>> begin
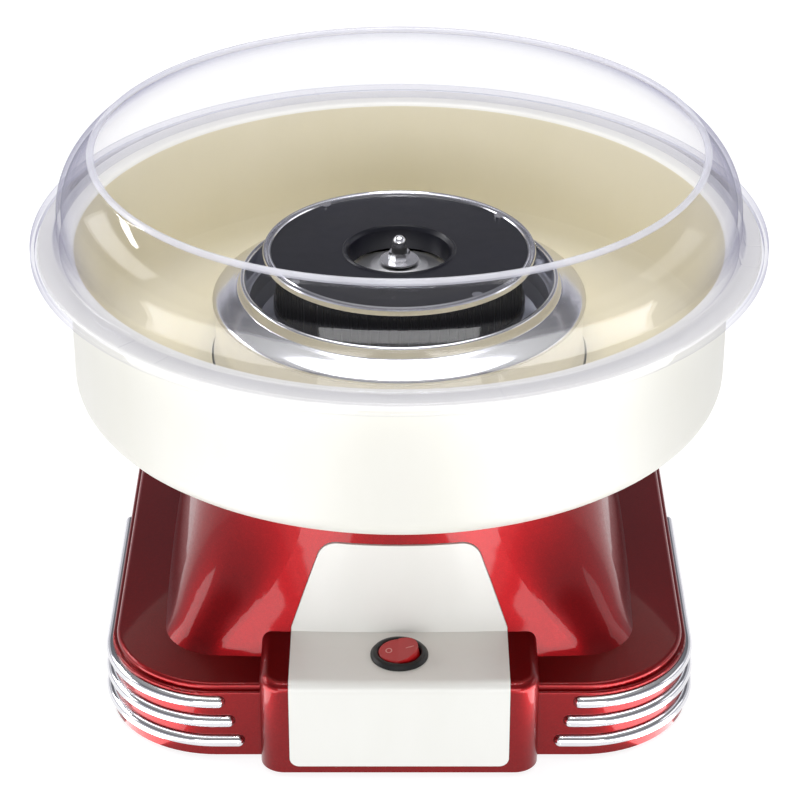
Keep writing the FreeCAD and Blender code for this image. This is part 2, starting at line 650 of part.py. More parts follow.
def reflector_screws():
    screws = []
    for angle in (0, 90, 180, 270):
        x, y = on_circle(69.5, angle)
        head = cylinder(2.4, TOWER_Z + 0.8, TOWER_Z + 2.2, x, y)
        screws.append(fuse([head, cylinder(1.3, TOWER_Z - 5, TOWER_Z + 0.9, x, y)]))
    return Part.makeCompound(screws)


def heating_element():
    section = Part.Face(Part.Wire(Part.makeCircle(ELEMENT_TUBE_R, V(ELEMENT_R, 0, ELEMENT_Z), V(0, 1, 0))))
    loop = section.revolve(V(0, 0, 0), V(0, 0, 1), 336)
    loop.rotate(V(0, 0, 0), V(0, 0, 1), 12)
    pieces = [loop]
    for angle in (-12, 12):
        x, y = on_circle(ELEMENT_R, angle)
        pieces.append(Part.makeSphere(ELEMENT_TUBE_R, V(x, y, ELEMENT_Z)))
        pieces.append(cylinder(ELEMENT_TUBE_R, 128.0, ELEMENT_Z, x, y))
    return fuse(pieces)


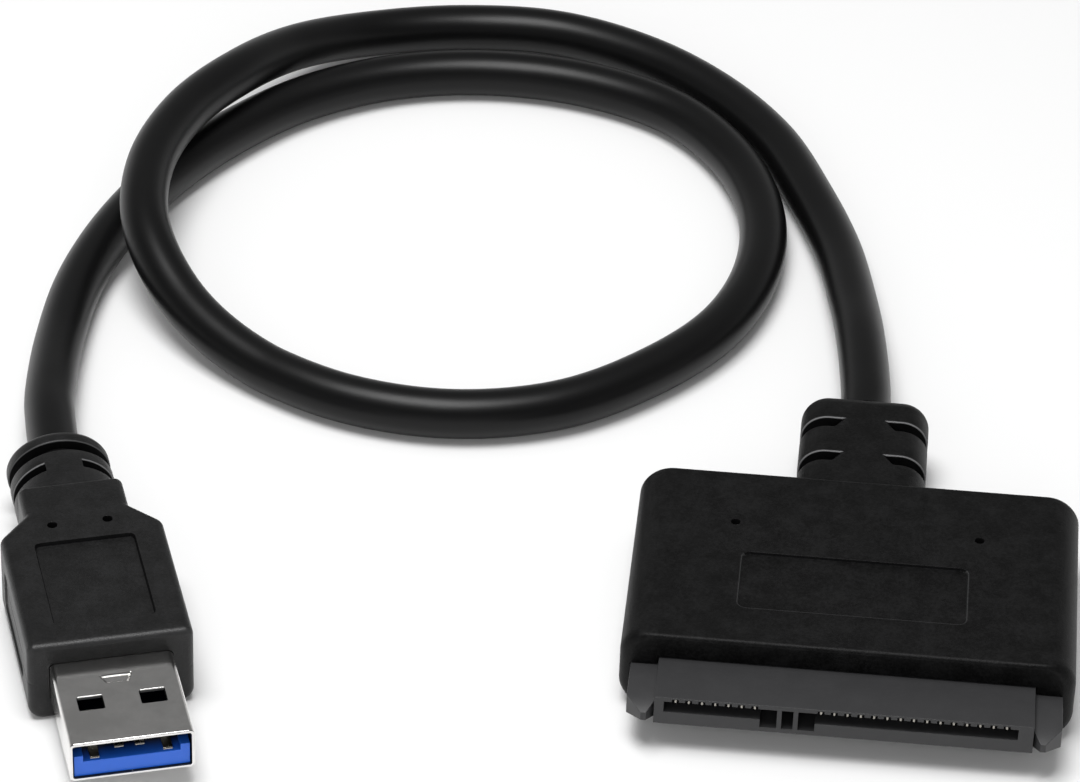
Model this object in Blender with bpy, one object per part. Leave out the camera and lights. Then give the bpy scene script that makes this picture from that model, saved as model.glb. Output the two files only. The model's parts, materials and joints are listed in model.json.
>> end
### GIVEN INSTRUCTION
Print out every record again, exactly and in full.

### TASK SOLUTION
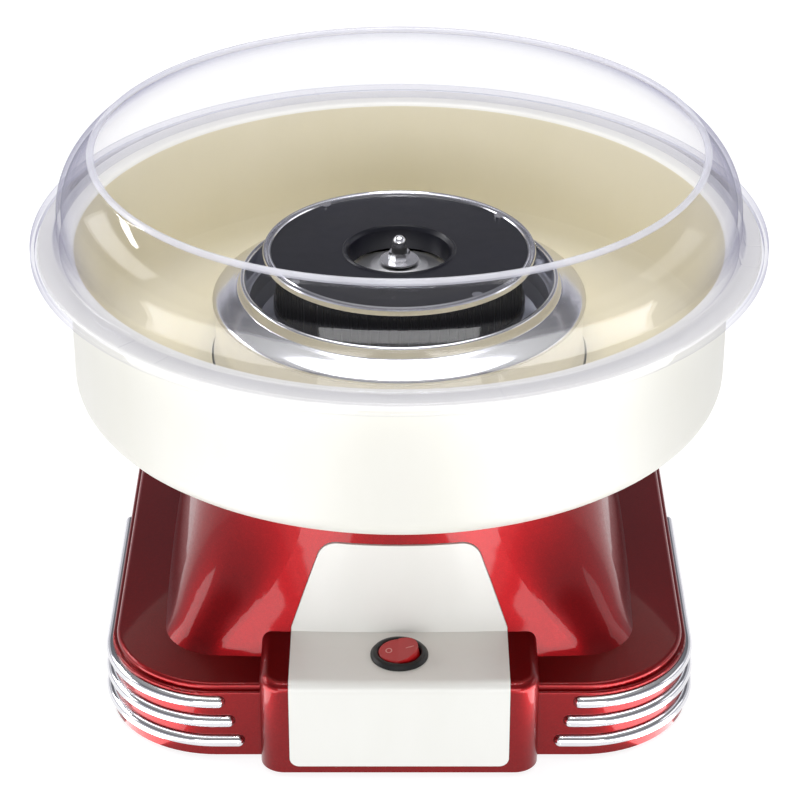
Keep writing the FreeCAD and Blender code for this image. This is part 2, starting at line 650 of part.py. More parts follow.
def reflector_screws():
    screws = []
    for angle in (0, 90, 180, 270):
        x, y = on_circle(69.5, angle)
        head = cylinder(2.4, TOWER_Z + 0.8, TOWER_Z + 2.2, x, y)
        screws.append(fuse([head, cylinder(1.3, TOWER_Z - 5, TOWER_Z + 0.9, x, y)]))
    return Part.makeCompound(screws)


def heating_element():
    section = Part.Face(Part.Wire(Part.makeCircle(ELEMENT_TUBE_R, V(ELEMENT_R, 0, ELEMENT_Z), V(0, 1, 0))))
    loop = section.revolve(V(0, 0, 0), V(0, 0, 1), 336)
    loop.rotate(V(0, 0, 0), V(0, 0, 1), 12)
    pieces = [loop]
    for angle in (-12, 12):
        x, y = on_circle(ELEMENT_R, angle)
        pieces.append(Part.makeSphere(ELEMENT_TUBE_R, V(x, y, ELEMENT_Z)))
        pieces.append(cylinder(ELEMENT_TUBE_R, 128.0, ELEMENT_Z, x, y))
    return fuse(pieces)


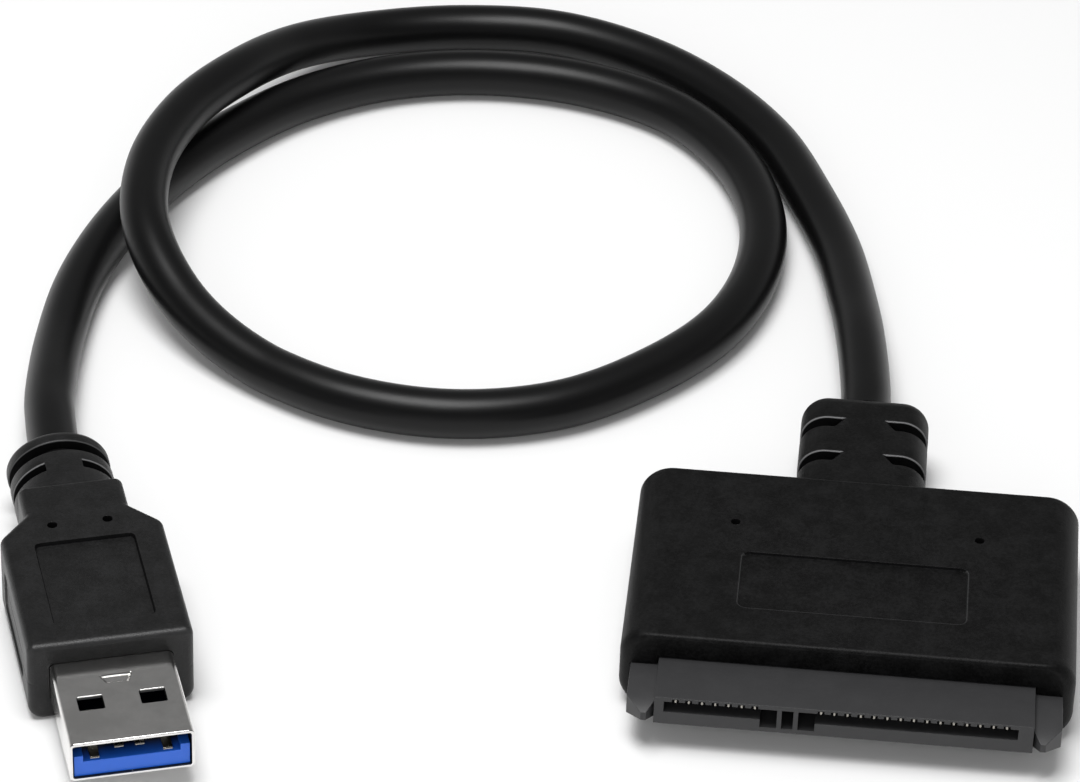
Model this object in Blender with bpy, one object per part. Leave out the camera and lights. Then give the bpy scene script that makes this picture from that model, saved as model.glb. Output the two files only. The model's parts, materials and joints are listed in model.json.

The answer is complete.